━━━━━ EXERCISE DATA
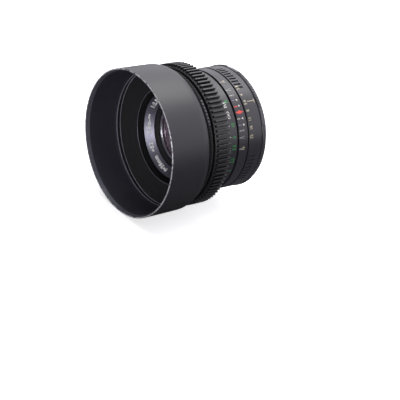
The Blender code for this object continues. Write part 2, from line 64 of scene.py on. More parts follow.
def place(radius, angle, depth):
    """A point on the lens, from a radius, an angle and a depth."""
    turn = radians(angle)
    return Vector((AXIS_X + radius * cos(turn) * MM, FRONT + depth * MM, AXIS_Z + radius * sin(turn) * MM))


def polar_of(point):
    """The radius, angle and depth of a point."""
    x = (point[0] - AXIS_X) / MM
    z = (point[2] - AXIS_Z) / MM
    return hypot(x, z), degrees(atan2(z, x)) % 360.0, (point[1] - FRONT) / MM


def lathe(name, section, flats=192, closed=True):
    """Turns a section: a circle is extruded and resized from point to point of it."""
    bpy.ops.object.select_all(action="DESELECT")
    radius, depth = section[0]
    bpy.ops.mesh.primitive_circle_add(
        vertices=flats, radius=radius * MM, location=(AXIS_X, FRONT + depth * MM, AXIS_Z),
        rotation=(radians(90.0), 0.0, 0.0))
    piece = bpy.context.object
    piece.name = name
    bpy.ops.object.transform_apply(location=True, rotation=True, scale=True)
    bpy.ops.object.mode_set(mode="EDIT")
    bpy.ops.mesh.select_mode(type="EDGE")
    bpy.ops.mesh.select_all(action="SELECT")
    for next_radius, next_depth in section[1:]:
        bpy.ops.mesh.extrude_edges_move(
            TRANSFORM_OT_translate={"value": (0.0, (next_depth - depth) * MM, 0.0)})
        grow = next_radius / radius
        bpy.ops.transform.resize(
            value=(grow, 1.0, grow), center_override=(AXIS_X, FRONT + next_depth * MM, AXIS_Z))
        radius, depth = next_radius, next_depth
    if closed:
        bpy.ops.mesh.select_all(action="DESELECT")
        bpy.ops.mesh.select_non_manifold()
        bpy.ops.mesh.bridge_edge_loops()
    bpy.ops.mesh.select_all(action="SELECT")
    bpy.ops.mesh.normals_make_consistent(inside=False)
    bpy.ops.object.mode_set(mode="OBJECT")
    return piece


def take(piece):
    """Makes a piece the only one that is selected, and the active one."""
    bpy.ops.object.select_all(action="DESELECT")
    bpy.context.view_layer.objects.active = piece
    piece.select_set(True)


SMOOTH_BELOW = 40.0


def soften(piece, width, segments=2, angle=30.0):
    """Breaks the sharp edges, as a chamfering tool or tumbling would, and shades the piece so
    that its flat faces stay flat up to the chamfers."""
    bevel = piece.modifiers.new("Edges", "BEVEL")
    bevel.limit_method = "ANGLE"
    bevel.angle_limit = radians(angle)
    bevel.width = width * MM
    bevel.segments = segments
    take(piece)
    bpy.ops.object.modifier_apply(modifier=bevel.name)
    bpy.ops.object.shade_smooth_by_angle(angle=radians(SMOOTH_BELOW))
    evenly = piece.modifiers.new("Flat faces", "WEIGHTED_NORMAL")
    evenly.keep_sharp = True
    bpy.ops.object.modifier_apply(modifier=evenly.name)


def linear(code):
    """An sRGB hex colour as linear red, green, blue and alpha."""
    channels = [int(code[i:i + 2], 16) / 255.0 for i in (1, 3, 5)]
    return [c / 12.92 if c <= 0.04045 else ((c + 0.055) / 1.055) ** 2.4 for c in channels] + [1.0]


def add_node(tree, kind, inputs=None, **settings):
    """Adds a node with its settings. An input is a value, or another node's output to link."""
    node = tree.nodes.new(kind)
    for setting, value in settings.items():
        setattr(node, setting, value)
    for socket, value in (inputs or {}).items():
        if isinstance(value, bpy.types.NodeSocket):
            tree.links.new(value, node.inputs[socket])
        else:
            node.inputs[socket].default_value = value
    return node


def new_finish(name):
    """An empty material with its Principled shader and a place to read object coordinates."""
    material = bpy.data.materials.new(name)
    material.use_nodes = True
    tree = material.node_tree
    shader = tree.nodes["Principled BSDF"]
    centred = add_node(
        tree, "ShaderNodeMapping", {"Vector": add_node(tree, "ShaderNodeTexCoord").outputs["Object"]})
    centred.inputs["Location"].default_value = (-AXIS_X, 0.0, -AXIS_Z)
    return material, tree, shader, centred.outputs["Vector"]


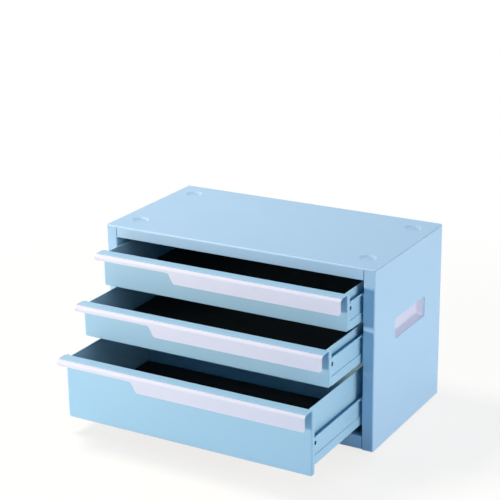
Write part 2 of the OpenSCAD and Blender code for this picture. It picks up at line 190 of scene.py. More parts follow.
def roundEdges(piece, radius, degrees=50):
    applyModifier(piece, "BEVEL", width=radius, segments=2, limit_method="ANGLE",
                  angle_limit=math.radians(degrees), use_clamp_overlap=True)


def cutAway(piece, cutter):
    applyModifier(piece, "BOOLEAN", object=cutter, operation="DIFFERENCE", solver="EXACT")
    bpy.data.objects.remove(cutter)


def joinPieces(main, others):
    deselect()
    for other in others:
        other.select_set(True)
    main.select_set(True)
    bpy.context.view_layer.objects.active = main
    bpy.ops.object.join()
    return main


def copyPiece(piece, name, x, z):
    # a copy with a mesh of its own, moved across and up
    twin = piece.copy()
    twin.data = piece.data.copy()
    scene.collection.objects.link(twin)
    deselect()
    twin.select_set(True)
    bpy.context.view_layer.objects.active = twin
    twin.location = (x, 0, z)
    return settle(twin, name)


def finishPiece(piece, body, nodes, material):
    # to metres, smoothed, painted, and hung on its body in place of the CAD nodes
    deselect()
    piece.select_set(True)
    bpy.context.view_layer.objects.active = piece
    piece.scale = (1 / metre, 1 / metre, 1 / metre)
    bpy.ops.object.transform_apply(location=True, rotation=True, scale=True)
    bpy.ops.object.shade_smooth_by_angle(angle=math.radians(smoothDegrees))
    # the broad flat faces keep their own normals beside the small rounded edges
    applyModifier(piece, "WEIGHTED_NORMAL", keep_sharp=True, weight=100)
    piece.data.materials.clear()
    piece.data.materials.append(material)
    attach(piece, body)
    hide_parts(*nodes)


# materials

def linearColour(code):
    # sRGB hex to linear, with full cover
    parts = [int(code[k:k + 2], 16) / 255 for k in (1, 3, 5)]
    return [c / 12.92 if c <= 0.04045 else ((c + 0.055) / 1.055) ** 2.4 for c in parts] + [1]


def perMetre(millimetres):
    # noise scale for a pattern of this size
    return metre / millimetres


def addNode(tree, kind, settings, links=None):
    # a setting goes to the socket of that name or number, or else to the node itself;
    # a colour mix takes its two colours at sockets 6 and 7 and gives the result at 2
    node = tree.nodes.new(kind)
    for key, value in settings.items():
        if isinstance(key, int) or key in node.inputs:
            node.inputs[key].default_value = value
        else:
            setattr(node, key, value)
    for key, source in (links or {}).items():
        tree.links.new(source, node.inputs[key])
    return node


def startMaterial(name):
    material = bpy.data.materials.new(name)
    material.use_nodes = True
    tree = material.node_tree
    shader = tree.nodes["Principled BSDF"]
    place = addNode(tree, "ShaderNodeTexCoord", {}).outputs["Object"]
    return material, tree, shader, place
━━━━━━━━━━
Scan the listing above. Gather each line that contains the word "Write".

(RESULT)
The Blender code for this object continues. Write part 2, from line 64 of scene.py on. More parts follow.
Write part 2 of the OpenSCAD and Blender code for this picture. It picks up at line 190 of scene.py. More parts follow.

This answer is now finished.